Essa argumentação pode ser reveladora ao menos de duas formas. Na primeira, ao demonstrar o próprio modo de ser do sistema de Justiça criminal que é, como aponta há décadas a criminologia crítica, um instrumento político comumente usado contra adversários políticos ou contra aqueles que contestem a ordem social vigente.

Um dos efeitos do processo seria deixar uma marca de indignidade sobre o processado, que nunca mais possa ser retirada. Na segunda, a revelação está na fragilidade do discurso jurídico que, especialmente em períodos de crise, mal consegue sustentar elementos básicos da sua origem liberal.

É o caso da presunção de inocência. Apesar de sua previsão constitucional e sua consagração na teoria política há mais de dois séculos, há quem insista que um réu precisa ser “inocentado”. Ora, aprende-se ainda nos primórdios da faculdade de direito que o réu não precisa ser inocentado, pois sua inocência é “presumida” e é disso que se trata o princípio da presunção de inocência. Ou seja: o processo penal não se presta a comprovar a inocência de alguém.

No processo ocorre a avaliação de provas que, ao final e na forma da lei, autorizem a retirada ou concluam pela manutenção da condição jurídica de inocência que já pertencia ao réu.

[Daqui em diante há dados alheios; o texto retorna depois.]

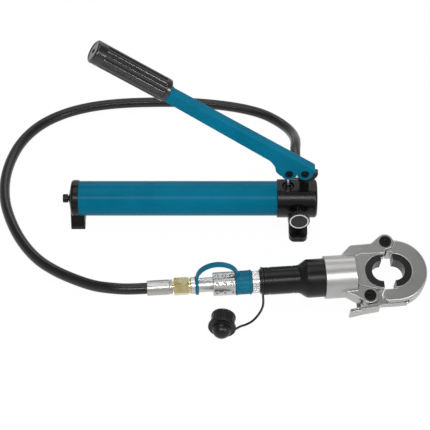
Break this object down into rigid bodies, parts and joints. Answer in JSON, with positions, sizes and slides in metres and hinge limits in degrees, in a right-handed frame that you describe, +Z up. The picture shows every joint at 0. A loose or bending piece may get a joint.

Assim, se o juiz é suspeito ou incompetente estamos diante de ilegalidades que inutilizam o processo, e o réu, por consequência, permanece inocente.

Só uma crise sem precedentes e a decadência política de um país de tradição antidemocrática podem explicar a facilidade com que o princípio da presunção de inocência é desconsiderado até mesmo no esfumaçado campo dos discursos ideológicos. O tratamento que sempre se deu à presunção de inocência no Brasil ajuda-nos a entender o porquê Roberto Schwarz considera que o liberalismo é aqui mais uma das “ideias fora de lugar”.